In its internal review decision letter, the Service contended that correspondences to the Ceann Comhairle, contained in the records, were "protected communications" within the meaning of Part 10 of the 2013 Act. The term "protected communication" is not to be found in Part 10 of the 2013 Act, or in section 42(l) of the FOI Act, both of which instead refer to "confidential communication". Therefore, I presume that the Service's argument is that these correspondences come within the definition of "confidential communication", and should not be released.
"Confidential communication" is defined by the 2013 Act as "a communication (not being a private paper), by any means (whether in writing or not), of information to and from the member, in the course of his or her capacity as a member, on an understanding (whether express or implied) that its source or content, or both, would be treated as confidential, and includes any document evidencing such a communication."
Therefore, my understanding is that, for a record to come within the definition of a "confidential communication" and therefore be excluded from the FOI Act by virtue of section 42(l), the following conditions must be met:
I am satisfied that the correspondences to the Ceann Comhairle that are contained within the records meet the first two requirements, as they were communications from Dáil members, and made in their capacity as such. However, I do not accept that they meet the third requirement, i.e. that they were made on the understanding that they would be treated as confidential. This is because the communications were made in relation to responses to parliamentary questions, and, as stated on the website of the Houses of the Oireachtas,
"The replies to parliamentary questions are published daily as part of the Debates and form part of the Official Report."
Parliamentary questions, and the replies given to them, are a matter of public record. They cannot, in any way, be said to be confidential. The SO 40A procedure is a part of the parliamentary question regime, and I do not believe that communications under this procedure are made on an understanding, whether explicit or implicit, of confidentiality. That the SO 40A procedure is not a private one is made clear, in my opinion, by SO 40A(5), which states that
"Each and every response received [pursuant to the Ceann Comhairle requiring further information from a Minister] shall be included in or otherwise be associated with the Official Report of the Debates to which it is relates."
Furthermore, SO 40A(5) clearly envisages that the source and content of the communication from the member would be communicated to the Minister responsible. This, of itself, removes any understanding that the communications would remain confidential.

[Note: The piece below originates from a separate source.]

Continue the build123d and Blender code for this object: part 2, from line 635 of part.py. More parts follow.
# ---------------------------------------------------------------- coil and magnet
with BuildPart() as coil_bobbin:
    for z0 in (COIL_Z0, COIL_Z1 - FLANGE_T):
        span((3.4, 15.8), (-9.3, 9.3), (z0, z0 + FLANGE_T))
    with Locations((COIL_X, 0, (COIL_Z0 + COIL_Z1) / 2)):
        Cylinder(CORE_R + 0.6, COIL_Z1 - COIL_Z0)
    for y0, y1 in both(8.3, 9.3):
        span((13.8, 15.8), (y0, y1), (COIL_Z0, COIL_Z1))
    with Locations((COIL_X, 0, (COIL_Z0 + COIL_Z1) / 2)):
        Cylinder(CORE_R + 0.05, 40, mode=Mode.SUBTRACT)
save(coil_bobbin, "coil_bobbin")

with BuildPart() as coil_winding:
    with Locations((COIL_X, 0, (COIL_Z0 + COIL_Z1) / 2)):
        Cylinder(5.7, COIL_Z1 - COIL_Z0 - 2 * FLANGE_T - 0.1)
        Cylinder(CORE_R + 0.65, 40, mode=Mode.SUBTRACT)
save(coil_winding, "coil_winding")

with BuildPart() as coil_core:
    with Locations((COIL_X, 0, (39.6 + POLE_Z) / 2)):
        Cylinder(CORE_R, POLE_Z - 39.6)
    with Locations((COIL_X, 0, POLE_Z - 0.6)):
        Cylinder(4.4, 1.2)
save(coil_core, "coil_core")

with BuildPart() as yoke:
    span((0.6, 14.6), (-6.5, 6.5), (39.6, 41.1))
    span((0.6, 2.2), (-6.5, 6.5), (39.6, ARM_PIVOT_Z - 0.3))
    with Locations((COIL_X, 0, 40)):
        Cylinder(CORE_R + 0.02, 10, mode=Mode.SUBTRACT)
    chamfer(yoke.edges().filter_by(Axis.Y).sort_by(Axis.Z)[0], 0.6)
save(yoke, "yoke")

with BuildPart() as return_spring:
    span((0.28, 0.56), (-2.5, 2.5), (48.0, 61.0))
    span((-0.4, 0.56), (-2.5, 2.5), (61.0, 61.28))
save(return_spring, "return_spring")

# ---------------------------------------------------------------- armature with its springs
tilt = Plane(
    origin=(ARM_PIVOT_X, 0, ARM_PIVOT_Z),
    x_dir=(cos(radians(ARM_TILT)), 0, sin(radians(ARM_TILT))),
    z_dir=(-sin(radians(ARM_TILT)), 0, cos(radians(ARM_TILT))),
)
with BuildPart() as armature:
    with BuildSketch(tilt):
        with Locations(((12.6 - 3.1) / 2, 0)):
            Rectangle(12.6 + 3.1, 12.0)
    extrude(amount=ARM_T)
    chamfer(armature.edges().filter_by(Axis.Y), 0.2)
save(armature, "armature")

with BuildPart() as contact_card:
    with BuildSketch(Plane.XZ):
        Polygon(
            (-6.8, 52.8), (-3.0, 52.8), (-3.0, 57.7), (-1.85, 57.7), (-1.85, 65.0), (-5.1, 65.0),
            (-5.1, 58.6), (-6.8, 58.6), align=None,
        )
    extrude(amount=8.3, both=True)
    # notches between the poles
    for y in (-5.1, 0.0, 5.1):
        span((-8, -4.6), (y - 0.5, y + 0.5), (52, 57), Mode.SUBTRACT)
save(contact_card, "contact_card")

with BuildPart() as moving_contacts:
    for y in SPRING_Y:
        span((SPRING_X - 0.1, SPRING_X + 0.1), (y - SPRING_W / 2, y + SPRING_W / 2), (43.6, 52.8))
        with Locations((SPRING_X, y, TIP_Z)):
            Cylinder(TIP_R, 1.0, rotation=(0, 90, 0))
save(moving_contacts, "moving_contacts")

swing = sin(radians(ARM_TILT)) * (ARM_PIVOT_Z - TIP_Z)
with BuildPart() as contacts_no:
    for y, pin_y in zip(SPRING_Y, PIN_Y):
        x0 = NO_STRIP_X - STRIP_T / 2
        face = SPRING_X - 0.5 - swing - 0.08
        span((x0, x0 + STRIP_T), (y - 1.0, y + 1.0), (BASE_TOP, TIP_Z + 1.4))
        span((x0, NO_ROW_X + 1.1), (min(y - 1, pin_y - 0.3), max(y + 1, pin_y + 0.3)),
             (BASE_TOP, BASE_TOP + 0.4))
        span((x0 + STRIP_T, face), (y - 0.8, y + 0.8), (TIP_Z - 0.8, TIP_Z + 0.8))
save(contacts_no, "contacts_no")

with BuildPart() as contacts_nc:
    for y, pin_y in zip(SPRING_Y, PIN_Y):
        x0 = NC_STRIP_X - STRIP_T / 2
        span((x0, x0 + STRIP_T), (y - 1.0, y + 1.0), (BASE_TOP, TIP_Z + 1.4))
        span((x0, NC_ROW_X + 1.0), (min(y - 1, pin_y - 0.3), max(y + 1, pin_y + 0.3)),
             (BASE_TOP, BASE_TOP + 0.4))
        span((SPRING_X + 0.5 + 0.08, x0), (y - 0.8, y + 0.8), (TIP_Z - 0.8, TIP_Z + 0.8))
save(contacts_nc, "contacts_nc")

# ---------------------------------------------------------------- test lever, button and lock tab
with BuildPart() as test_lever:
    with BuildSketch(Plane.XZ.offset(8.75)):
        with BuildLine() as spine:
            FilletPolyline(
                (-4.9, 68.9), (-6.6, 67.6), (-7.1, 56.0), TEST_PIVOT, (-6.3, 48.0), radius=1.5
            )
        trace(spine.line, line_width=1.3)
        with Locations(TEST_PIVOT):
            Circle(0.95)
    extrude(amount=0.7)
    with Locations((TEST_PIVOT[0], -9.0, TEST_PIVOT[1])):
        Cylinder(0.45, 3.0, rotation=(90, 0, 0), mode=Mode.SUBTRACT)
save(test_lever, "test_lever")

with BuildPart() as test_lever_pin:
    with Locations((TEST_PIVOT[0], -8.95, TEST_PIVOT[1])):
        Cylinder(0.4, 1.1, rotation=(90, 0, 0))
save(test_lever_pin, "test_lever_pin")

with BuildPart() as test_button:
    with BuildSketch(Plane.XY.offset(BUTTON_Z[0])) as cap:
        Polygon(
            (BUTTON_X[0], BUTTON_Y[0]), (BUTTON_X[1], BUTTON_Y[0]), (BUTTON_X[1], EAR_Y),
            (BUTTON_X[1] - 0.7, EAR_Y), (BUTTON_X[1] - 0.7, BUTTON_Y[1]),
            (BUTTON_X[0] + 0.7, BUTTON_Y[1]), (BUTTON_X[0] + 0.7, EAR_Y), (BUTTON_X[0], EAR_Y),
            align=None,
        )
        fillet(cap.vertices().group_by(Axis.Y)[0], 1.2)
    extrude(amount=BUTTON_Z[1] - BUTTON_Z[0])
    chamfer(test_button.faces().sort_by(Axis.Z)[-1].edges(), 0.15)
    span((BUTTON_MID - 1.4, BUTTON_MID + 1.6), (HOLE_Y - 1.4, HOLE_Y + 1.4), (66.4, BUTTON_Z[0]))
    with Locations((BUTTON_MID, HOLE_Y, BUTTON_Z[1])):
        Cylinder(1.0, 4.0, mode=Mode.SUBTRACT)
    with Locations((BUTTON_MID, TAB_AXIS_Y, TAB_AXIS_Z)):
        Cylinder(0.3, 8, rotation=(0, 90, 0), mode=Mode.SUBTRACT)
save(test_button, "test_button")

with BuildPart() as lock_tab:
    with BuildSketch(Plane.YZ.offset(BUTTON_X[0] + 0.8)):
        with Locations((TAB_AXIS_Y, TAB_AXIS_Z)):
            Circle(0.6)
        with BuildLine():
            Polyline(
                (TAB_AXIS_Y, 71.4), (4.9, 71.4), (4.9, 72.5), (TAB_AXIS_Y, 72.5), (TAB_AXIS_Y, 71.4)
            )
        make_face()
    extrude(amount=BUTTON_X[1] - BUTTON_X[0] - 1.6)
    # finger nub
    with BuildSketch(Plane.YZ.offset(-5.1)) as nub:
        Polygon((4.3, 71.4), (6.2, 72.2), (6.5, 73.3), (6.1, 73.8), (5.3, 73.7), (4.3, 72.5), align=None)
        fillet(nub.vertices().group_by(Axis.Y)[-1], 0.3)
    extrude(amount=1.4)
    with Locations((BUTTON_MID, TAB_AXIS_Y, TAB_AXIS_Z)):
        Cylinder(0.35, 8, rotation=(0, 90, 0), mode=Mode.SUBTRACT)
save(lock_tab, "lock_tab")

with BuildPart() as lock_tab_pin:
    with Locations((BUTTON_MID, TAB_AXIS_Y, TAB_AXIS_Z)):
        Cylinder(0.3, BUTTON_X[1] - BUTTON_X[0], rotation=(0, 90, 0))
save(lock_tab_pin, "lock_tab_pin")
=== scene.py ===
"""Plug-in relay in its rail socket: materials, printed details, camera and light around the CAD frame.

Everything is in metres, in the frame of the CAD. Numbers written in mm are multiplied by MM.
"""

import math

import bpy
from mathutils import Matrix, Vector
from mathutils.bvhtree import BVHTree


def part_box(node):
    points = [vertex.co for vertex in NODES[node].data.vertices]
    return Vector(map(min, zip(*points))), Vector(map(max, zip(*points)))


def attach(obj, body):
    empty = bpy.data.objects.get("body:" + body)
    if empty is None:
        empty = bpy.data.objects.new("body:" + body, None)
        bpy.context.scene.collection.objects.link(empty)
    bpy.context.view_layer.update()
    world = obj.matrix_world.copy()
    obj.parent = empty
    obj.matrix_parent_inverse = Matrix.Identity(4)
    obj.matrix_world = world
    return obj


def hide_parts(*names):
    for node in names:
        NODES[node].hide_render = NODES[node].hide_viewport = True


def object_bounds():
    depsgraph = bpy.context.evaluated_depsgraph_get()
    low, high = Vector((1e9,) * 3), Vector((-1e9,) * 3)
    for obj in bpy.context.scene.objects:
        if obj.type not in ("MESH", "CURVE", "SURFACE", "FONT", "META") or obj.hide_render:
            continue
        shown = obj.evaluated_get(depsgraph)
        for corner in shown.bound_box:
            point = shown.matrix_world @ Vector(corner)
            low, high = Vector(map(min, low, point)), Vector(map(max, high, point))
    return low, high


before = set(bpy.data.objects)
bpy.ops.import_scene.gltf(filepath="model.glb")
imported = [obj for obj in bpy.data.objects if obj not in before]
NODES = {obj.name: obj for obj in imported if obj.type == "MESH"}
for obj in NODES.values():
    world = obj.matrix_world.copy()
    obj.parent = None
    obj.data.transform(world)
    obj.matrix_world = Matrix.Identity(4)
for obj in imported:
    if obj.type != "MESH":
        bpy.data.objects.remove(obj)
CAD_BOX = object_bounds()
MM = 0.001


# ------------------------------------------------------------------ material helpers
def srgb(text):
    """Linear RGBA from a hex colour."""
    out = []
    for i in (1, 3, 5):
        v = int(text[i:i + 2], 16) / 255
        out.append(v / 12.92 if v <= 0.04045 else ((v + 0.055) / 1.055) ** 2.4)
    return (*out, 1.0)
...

Consequently, as the original parliamentary question and reply are matters of public record, and as a Minister's reply to a successful SO 40A application is also a matter of public record, I am not satisfied that the Service has demonstrated that communications to the Ceann Comhairle from Dáil members pursuant to the SO 40A procedure were made on an understanding of confidentiality. Therefore, as I find that the third element of the definition in the 2013 Act has not been met, I find that these correspondences are not "confidential communications" and consequently are not excluded from the FOI Act by virtue of section 42(l).
Finally, although it has not been raised by the Service, I have considered whether the restriction created by section 42(j) might be applicable. This excludes a record given by an FOI body to a member of the Government for use by him or her for the purposes of any proceedings of the Houses of the Oireachtas, including in answering parliamentary questions. However, I am of the opinion that the records at issue in this case were not given by the Service to the relevant Minister for use by him or her in providing further information pursuant to the SO 40A procedure, and therefore I am satisfied that this restriction does not apply.

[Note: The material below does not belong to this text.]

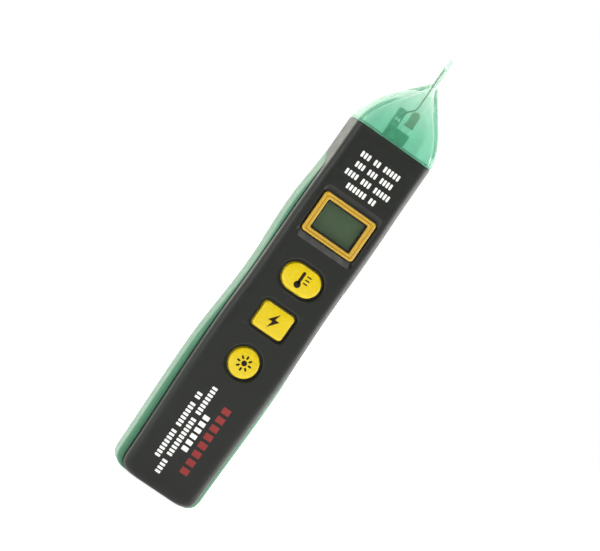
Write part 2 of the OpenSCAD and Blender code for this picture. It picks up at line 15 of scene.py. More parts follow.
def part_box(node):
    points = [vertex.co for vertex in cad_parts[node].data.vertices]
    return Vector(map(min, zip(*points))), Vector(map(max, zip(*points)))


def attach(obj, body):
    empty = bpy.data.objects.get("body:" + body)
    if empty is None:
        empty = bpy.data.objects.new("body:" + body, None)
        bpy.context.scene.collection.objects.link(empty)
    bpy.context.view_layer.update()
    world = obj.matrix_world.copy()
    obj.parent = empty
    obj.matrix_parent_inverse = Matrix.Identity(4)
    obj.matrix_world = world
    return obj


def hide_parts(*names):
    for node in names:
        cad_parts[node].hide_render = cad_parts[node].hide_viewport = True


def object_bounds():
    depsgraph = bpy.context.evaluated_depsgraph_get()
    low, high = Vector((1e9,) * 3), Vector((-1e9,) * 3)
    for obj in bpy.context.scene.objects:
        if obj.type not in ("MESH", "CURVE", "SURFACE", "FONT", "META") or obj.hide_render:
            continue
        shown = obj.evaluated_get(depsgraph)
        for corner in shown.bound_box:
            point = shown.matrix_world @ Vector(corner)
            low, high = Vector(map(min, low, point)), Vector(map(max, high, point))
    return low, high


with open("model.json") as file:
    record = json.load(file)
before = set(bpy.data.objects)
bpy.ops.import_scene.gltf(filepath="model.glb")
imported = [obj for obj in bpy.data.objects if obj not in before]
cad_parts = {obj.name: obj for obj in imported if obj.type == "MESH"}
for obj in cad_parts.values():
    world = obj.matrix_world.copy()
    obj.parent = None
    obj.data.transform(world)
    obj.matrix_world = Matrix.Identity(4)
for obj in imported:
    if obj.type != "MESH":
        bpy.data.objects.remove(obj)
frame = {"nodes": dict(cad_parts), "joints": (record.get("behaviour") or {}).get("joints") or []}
CAD_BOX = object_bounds()
MM = 0.001
HOUSING = "housing"


# ---------------- sizes, from the frame

def low(node):
    return np.array(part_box(node)[0]) / MM


def high(node):
    return np.array(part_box(node)[1]) / MM


def size(node):
    return high(node) - low(node)


def centre(node):
    return (high(node) + low(node)) / 2


FRONT_Y = low("front_shell")[1]
BACK_Y = high("front_shell")[1]
BODY_LEN = high("front_shell")[2]
GRIP_W = size("rear_shell")[0]
COLLAR_W = size("nose_cap")[0]
RIM_Y = low("rear_shell")[1]
LCD_Z = centre("lcd_frame")[2]
COVER_LOW, COVER_HIGH = low("battery_cover"), high("battery_cover")
TIP_TOP = high("nose_cap")[2]
HINGE_Z = [j for j in frame["joints"] if j["name"] == "battery_cover_hinge"][0]["pos_m"][2] / MM
KEYS = ("thermometer_key", "voltage_key", "light_key")

WALL = 1.8
TAIL_W = GRIP_W - 1.4
WAIST_W = GRIP_W - 3.2
DISPLAY_W = GRIP_W - 1.9
FRONT_W = COLLAR_W + 0.3
GRIP_Z, FRONT_GRIP_Z, WAIST_Z, DISPLAY_Z = 46, 58, 83, 106
SHOULDER_Z = BODY_LEN - 11
COLLAR = ((SHOULDER_Z, COLLAR_W), (BODY_LEN, COLLAR_W))
REAR_TURNS = ((0, TAIL_W), (GRIP_Z, GRIP_W), (WAIST_Z, WAIST_W), (DISPLAY_Z, DISPLAY_W)) + COLLAR
REAR_INNER_TURNS = REAR_TURNS[:3] + ((DISPLAY_Z, FRONT_W),) + COLLAR
FRONT_TURNS = ((0, FRONT_W - 1.5), (FRONT_GRIP_Z, FRONT_W + 0.9), (WAIST_Z, FRONT_W),
               (DISPLAY_Z, FRONT_W + 0.3)) + COLLAR
TAIL_CORNER = 4.5
TAIL_EDGE = 2.7
BACK_R = 6.0
TOP_EDGE = 0.35
FRONT_CORNER = (4.4, 3.4)
PART_Y = FRONT_Y + 8
SEAM = 0.16
SWEEP_Z0 = SHOULDER_Z - 9
SWEEP_Z1 = SHOULDER_Z + 3
SWEEP_END = BACK_Y + 5
LIP_ROUND = 2.3
LEDGE = 1.85
SCREWS = ((-11.3, 6), (11.3, 6), (-11.3, 69.5), (11.3, 69.5), (-10.5, 122), (10.5, 122))
SCREW_HEAD_T = 1.5
SCREW_SEAT = high("case_screws")[1] - SCREW_HEAD_T
COVER_T = 1.4
TRAY_WALL = 1.4
KEY_FLANGE = 1.2
FRAME_FLANGE = 0.9
VIEW_W, VIEW_H = 16.3, 11.4
TIP_R = 1.2
TIP_LEN = 12.2
TIP_Y = FRONT_Y + 4
NOSE_H = TIP_TOP - BODY_LEN - TIP_LEN
NOSE_WALL = 1.6
AERIAL_R = 0.3
CELL_R = 5.25


# ---------------- mesh helpers

def ease(t):
    return (1 - math.cos(math.pi * min(max(t, 0), 1))) / 2


def width_at(turns, z):
    """Width of a shell at height z, easing from one turning point to the next."""
    for (z0, w0), (z1, w1) in zip(turns, turns[1:]):
        if z <= z1:
            return w0 + (w1 - w0) * ease((z - z0) / (z1 - z0))
    return turns[-1][1]


def rounding(z, r):
    """How far an edge of radius r at the tail has drawn in at height z."""
    return 0 if z >= r else r - math.sqrt(r * r - (r - z) ** 2)


def mesh_object(name, verts, faces):
    mesh = bpy.data.meshes.new(name)
    mesh.from_pydata([tuple(float(c) for c in v) for v in verts], [], faces)
    mesh.validate()
    made = bmesh.new()
    made.from_mesh(mesh)
    bmesh.ops.recalc_face_normals(made, faces=made.faces)
    made.to_mesh(mesh)
    made.free()
    obj = bpy.data.objects.new(name, mesh)
    bpy.context.scene.collection.objects.link(obj)
    return obj


def ring_faces(rows, n, wrap=False):
    """Quads between rows of n points; with wrap, the last row joins the first."""
    return [(i * n + k, i * n + (k + 1) % n, (i + 1) % rows * n + (k + 1) % n, (i + 1) % rows * n + k)
            for i in range(rows if wrap else rows - 1) for k in range(n)]


def loft(name, rings):
    """A closed solid through rings of points."""
    rows, n = len(rings), len(rings[0])
    faces = ring_faces(rows, n)
    faces.append(tuple(range(n)))
    faces.append(tuple((rows - 1) * n + k for k in range(n)))
    return mesh_object(name, np.concatenate([np.asarray(r, float) for r in rings]), faces)


def hoop(name, rings):
    """A closed band: rings that lead back to the first one."""
    return mesh_object(name, np.concatenate(rings), ring_faces(len(rings), len(rings[0]), wrap=True))


def revolve(name, profile, origin, axis="z", sides=48):
    """Turns a profile of (radius, height) round an axis through origin; a closed profile makes a ring."""
    closed = np.allclose(profile[0], profile[-1])
    points = profile[:-1] if closed else profile
    rings = []
    for r, h in points:
        a = np.arange(sides) * 2 * math.pi / sides
        flat = (r * np.cos(a), r * np.sin(a), np.full(sides, float(h)))
        if axis == "y":
            flat = (flat[0], flat[2], flat[1])
        rings.append(np.stack(flat, 1) + np.asarray(origin, float))
    return hoop(name, rings) if closed else loft(name, rings)


def sweep(name, path, radius, sides=10):
    """A round wire along a path."""
    path = np.asarray(path, float)
    tangents = np.gradient(path, axis=0)
    tangents /= np.linalg.norm(tangents, axis=1)[:, None]
    side = np.cross(tangents[0], (0.31, 0.85, 0.42))
    rings = []
    a = np.arange(sides) * 2 * math.pi / sides
    for p, t in zip(path, tangents):
        side = side - t * side.dot(t)
        side /= np.linalg.norm(side)
        other = np.cross(t, side)
        rings.append(p + radius * (np.cos(a)[:, None] * side + np.sin(a)[:, None] * other))
    return loft(name, rings)


def smooth_path(points, steps=12):
    """A Catmull-Rom curve through the points."""
    pts = [np.asarray(p, float) for p in points]
    pts = [2 * pts[0] - pts[1]] + pts + [2 * pts[-1] - pts[-2]]
    out = []
    for a, b, c, d in zip(pts, pts[1:], pts[2:], pts[3:]):
        for t in np.arange(steps) / steps:
            out.append(0.5 * (2 * b + (c - a) * t + (2 * a - 5 * b + 4 * c - d) * t ** 2
                              + (3 * b - a - 3 * c + d) * t ** 3))
    out.append(pts[-2])
    return out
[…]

In its submissions of 7 July 2015, the Service contended that section 41(1) of the FOI Act, read in conjunction with section 105(1) of the Houses of the Oireachtas (Inquiries, Privileges and Procedures) Act 2013, exempts some of the records under review from release under the FOI Act. While this argument was not advanced in its responses to the applicant, either in the initial decision or following internal review, section 41(1) is a mandatory exemption and therefore I believe that it is appropriate to address it.

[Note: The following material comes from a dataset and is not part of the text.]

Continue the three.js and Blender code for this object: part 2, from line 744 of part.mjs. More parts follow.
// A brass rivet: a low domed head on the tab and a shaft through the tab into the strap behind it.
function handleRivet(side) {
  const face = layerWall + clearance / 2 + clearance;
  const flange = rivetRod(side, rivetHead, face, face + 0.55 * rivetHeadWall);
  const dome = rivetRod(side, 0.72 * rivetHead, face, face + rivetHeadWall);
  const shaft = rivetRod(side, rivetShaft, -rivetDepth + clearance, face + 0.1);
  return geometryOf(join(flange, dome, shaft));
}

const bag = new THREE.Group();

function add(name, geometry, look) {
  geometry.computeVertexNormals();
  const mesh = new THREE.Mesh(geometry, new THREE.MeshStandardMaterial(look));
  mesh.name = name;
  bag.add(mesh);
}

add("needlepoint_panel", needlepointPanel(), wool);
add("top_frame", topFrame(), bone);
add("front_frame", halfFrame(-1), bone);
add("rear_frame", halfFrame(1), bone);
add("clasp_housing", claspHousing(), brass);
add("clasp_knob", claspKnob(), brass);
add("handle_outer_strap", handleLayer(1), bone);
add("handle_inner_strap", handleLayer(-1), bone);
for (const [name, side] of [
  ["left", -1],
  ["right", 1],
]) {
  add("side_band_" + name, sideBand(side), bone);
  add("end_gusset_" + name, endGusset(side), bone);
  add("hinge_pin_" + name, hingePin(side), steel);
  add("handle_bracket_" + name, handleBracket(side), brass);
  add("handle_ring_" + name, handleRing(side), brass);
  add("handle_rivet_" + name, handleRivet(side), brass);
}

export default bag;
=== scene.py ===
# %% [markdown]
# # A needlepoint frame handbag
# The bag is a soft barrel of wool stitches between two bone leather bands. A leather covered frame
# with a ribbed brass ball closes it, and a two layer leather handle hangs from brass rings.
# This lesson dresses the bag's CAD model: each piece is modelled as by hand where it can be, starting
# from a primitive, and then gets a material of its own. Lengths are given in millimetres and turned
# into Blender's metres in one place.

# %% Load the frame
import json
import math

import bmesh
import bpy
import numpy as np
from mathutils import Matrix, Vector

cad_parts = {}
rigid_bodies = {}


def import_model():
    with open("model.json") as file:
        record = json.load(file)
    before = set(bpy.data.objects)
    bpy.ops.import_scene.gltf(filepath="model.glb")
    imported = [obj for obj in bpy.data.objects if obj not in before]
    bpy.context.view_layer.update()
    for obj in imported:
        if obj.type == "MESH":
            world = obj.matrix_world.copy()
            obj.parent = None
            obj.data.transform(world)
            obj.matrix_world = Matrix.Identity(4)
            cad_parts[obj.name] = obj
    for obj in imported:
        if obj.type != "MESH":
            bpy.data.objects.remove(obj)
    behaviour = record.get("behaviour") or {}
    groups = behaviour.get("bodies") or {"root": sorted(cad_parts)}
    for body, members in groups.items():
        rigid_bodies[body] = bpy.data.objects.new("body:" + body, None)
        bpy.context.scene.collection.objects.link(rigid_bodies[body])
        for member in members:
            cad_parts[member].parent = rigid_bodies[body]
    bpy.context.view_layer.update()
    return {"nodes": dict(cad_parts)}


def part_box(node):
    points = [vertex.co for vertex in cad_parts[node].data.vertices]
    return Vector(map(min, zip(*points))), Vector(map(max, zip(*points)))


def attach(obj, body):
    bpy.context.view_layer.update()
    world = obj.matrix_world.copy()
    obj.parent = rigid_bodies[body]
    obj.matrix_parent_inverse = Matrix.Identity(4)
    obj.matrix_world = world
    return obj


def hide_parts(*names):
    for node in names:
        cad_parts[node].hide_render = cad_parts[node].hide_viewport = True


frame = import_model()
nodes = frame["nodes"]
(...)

Section 41(1) provides that
"A head shall refuse to grant an FOI request if --
(a) the disclosure of the record concerned is prohibited by law of the European Union or any enactment (other than a provision specified in column (3) of Part 1 or 2 of Schedule 3 of an enactment specified in that Schedule), or
(b) the non-disclosure of the record is authorised by any such enactment in certain circumstances and the case is one in which the head would, pursuant to the enactment, refuse to disclose the record."
The Service has argued that the disclosure of certain records is prohibited by section 105(1) of the 2013 Act, which states that
"A person shall not have access to, or require the disclosure of, a private paper of a member other than --
(a) with the consent in writing of the member, or
(b) subject to subsection (2), where it is determined by the Court, upon application being made to it under this section, that the access or disclosure, as the case may be, is relevant to the investigation of any offence alleged against the member, or is essential by virtue of an overriding public interest arising in the context of proceedings before a court, tribunal, commission or Part 2 inquiry."
Therefore, it can be seen that section 105(1) concerns the "private papers" of Dáil members. However, this section is to be found within Part 10 of the 2013 Act, and as discussed above in relation to section 42(l), I am satisfied that the documents before me do not come within the definition of "private papers" under the 2013 Act. Consequently, it follows that the disclosure of these documents is not prohibited by section 105(1), and therefore the section 41(1) exemption does not apply.
Having considered all the records before me, and the exclusions/exemptions claimed by the Service, I am satisfied that records 4(d); 6(a)(ii); 7(a); 21(b), 24(a); 30(b); 31(d); 42(i), and 44 to 48 are exempt pursuant to 31(c)(ii), and should be withheld. However, in respect of the remaining records, I am not satisfied that the Service has displaced the presumption of section 22(12)(b) that the refusal to grant the request was unjustified. Having carried out a review under section 34(2) of the Act, I hereby vary the Service's decision. I affirm the Service's decision to refuse access to the records listed above under section 31(c)(ii). I annul the Service's decision under sections 41(1), 42(k) and 42(l) in relation to the remaining records and direct their release
Right of Appeal
A party to a review, or any other person affected by a decision of the Information Commissioner following a review, may appeal to the High Court on a point of law arising from the decision. Such an appeal must be initiated by the applicant not later than eight weeks after notice of the decision is given, and by any other party not later than four weeks after notice of the decision is given.